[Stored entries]
* * * *
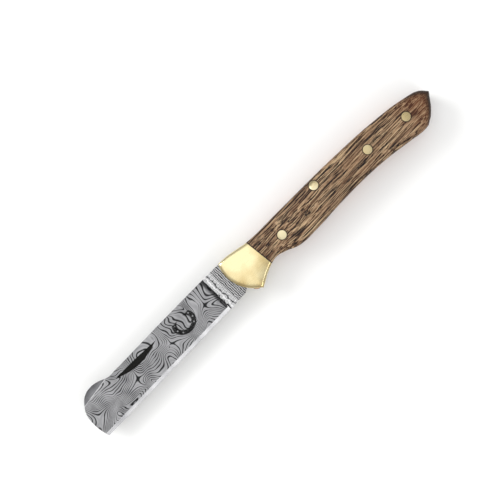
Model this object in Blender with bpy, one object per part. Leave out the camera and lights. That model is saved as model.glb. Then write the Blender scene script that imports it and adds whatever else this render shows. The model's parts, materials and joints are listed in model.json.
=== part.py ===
"""Folding hoof knife: a slip-joint farrier's knife with a hooked blade.

The blade turns on a pin through two brass bolsters and folds into a well
between two steel liners. A full-length back spring with filework holds it.

Frame while modelling: the pivot axis is the Z axis, +X runs to the butt,
+Y is the spine, +Z is the side with the nail nick. At the end an empty
carries everything so that the knife lies on Z = 0, centred on the origin.
Outlines are in millimetres and every other length is in metres.
"""
import math

import bmesh
import bpy
from mathutils import Vector

MM = 0.001

# Clearances
GAP = 0.3 * MM           # between two fixed pieces that lie on each other
PIN_GAP = 0.1 * MM       # around a pin in its hole
RUNNING_GAP = 0.08 * MM  # around the pivot pin in the turning tang

# Stack of layers, half thicknesses measured from the middle plane
WELL_HALF = 1.95 * MM
LINER_THICK = 1.55 * MM
SPRING_HALF = WELL_HALF - GAP
SCALE_INNER = WELL_HALF + LINER_THICK + GAP

# Pivot
PIVOT_RADIUS = 1.75 * MM
WASHER_RADIUS = 3.6 * MM
WASHER_THICK = 0.3 * MM
TANG_HALF = WELL_HALF - PIN_GAP - WASHER_THICK - PIN_GAP
TANG_RADIUS = 3.7 * MM
SHOULDER_X = -1.3
NOSE_X = SHOULDER_X + GAP / MM

# Handle outline, (x, y, is_corner) in millimetres, from the bolster's top
# front corner along the spine to the butt and back along the belly.
HANDLE_OUTLINE = [
    (-6.3, 16.75, True),
    (-2.0, 16.5, False),
    (3.0, 15.6, False),
    (8.8, 14.4, False),
    (28.0, 13.8, False),
    (60.0, 12.9, False),
    (85.0, 11.0, False),
    (100.0, 8.5, False),
    (106.5, 6.3, False),
    (109.6, 3.0, True),
    (103.2, -4.4, False),
    (99.0, -7.0, True),
    (96.5, -7.25, False),
    (88.0, -6.0, False),
    (78.0, -4.4, False),
    (66.0, -3.3, False),
    (50.0, -3.0, False),
    (34.0, -3.4, False),
    (24.0, -2.9, False),
    (17.5, -0.2, False),
    (13.5, 0.9, False),
    (8.6, -0.1, False),
    (0.0, -4.3, True),
    (-5.1, 0.9, False),
    (-7.9, 8.2, False),
    (-7.6, 13.4, False),
]
SPINE_LINE = [(x, y) for x, y, _ in HANDLE_OUTLINE[:10]]
OUTLINE_STEPS = 3
STRAIGHT = math.radians(0.4)  # a wire bends by more than this at each of its corners

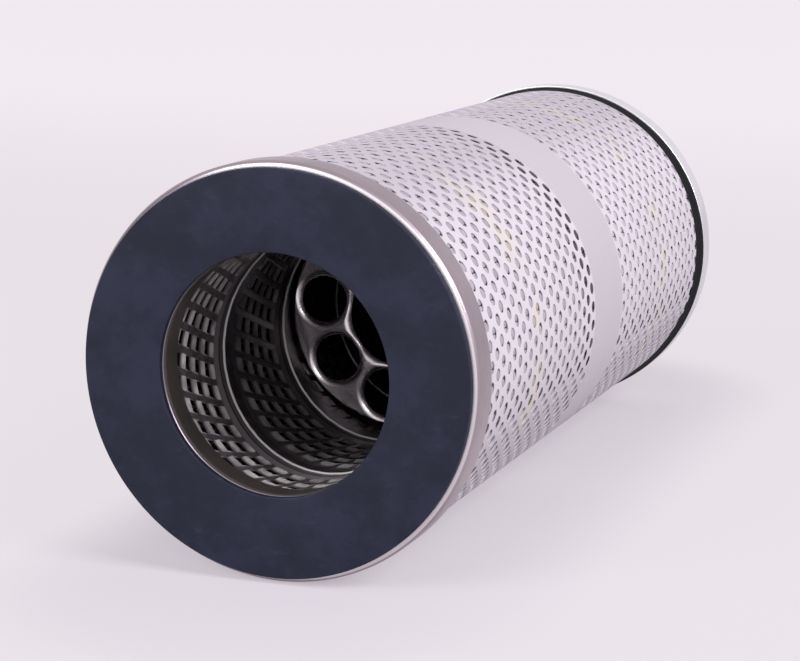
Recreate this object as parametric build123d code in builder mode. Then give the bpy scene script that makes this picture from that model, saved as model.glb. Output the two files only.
* * * *
YOUR OBJECTIVE: Write out all the data again, exactly as it appears.

FULL ANSWER:
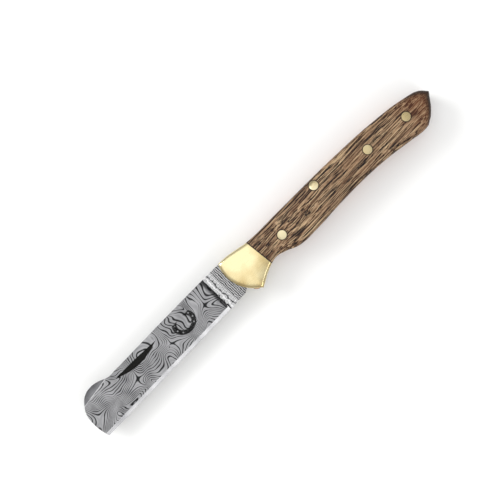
Model this object in Blender with bpy, one object per part. Leave out the camera and lights. That model is saved as model.glb. Then write the Blender scene script that imports it and adds whatever else this render shows. The model's parts, materials and joints are listed in model.json.
=== part.py ===
"""Folding hoof knife: a slip-joint farrier's knife with a hooked blade.

The blade turns on a pin through two brass bolsters and folds into a well
between two steel liners. A full-length back spring with filework holds it.

Frame while modelling: the pivot axis is the Z axis, +X runs to the butt,
+Y is the spine, +Z is the side with the nail nick. At the end an empty
carries everything so that the knife lies on Z = 0, centred on the origin.
Outlines are in millimetres and every other length is in metres.
"""
import math

import bmesh
import bpy
from mathutils import Vector

MM = 0.001

# Clearances
GAP = 0.3 * MM           # between two fixed pieces that lie on each other
PIN_GAP = 0.1 * MM       # around a pin in its hole
RUNNING_GAP = 0.08 * MM  # around the pivot pin in the turning tang

# Stack of layers, half thicknesses measured from the middle plane
WELL_HALF = 1.95 * MM
LINER_THICK = 1.55 * MM
SPRING_HALF = WELL_HALF - GAP
SCALE_INNER = WELL_HALF + LINER_THICK + GAP

# Pivot
PIVOT_RADIUS = 1.75 * MM
WASHER_RADIUS = 3.6 * MM
WASHER_THICK = 0.3 * MM
TANG_HALF = WELL_HALF - PIN_GAP - WASHER_THICK - PIN_GAP
TANG_RADIUS = 3.7 * MM
SHOULDER_X = -1.3
NOSE_X = SHOULDER_X + GAP / MM

# Handle outline, (x, y, is_corner) in millimetres, from the bolster's top
# front corner along the spine to the butt and back along the belly.
HANDLE_OUTLINE = [
    (-6.3, 16.75, True),
    (-2.0, 16.5, False),
    (3.0, 15.6, False),
    (8.8, 14.4, False),
    (28.0, 13.8, False),
    (60.0, 12.9, False),
    (85.0, 11.0, False),
    (100.0, 8.5, False),
    (106.5, 6.3, False),
    (109.6, 3.0, True),
    (103.2, -4.4, False),
    (99.0, -7.0, True),
    (96.5, -7.25, False),
    (88.0, -6.0, False),
    (78.0, -4.4, False),
    (66.0, -3.3, False),
    (50.0, -3.0, False),
    (34.0, -3.4, False),
    (24.0, -2.9, False),
    (17.5, -0.2, False),
    (13.5, 0.9, False),
    (8.6, -0.1, False),
    (0.0, -4.3, True),
    (-5.1, 0.9, False),
    (-7.9, 8.2, False),
    (-7.6, 13.4, False),
]
SPINE_LINE = [(x, y) for x, y, _ in HANDLE_OUTLINE[:10]]
OUTLINE_STEPS = 3
STRAIGHT = math.radians(0.4)  # a wire bends by more than this at each of its corners

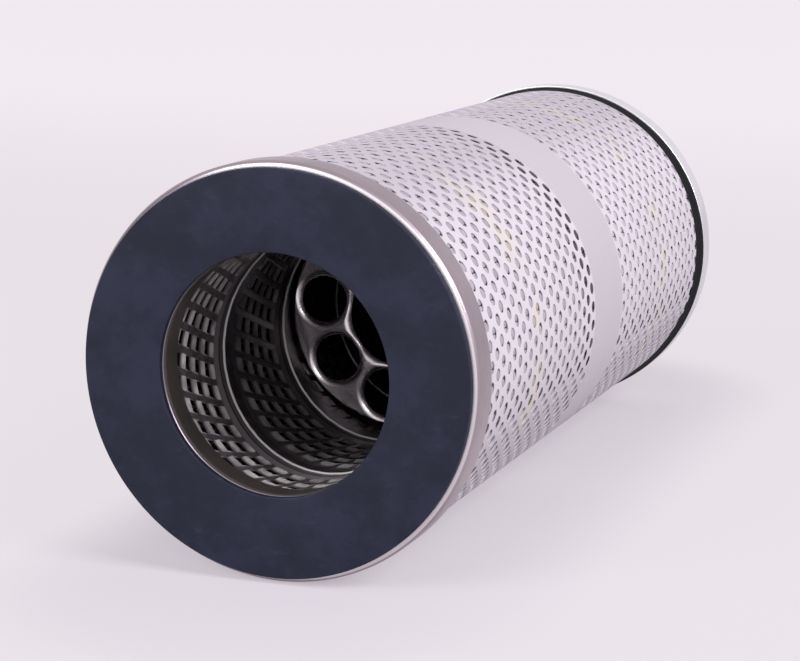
Recreate this object as parametric build123d code in builder mode. Then give the bpy scene script that makes this picture from that model, saved as model.glb. Output the two files only.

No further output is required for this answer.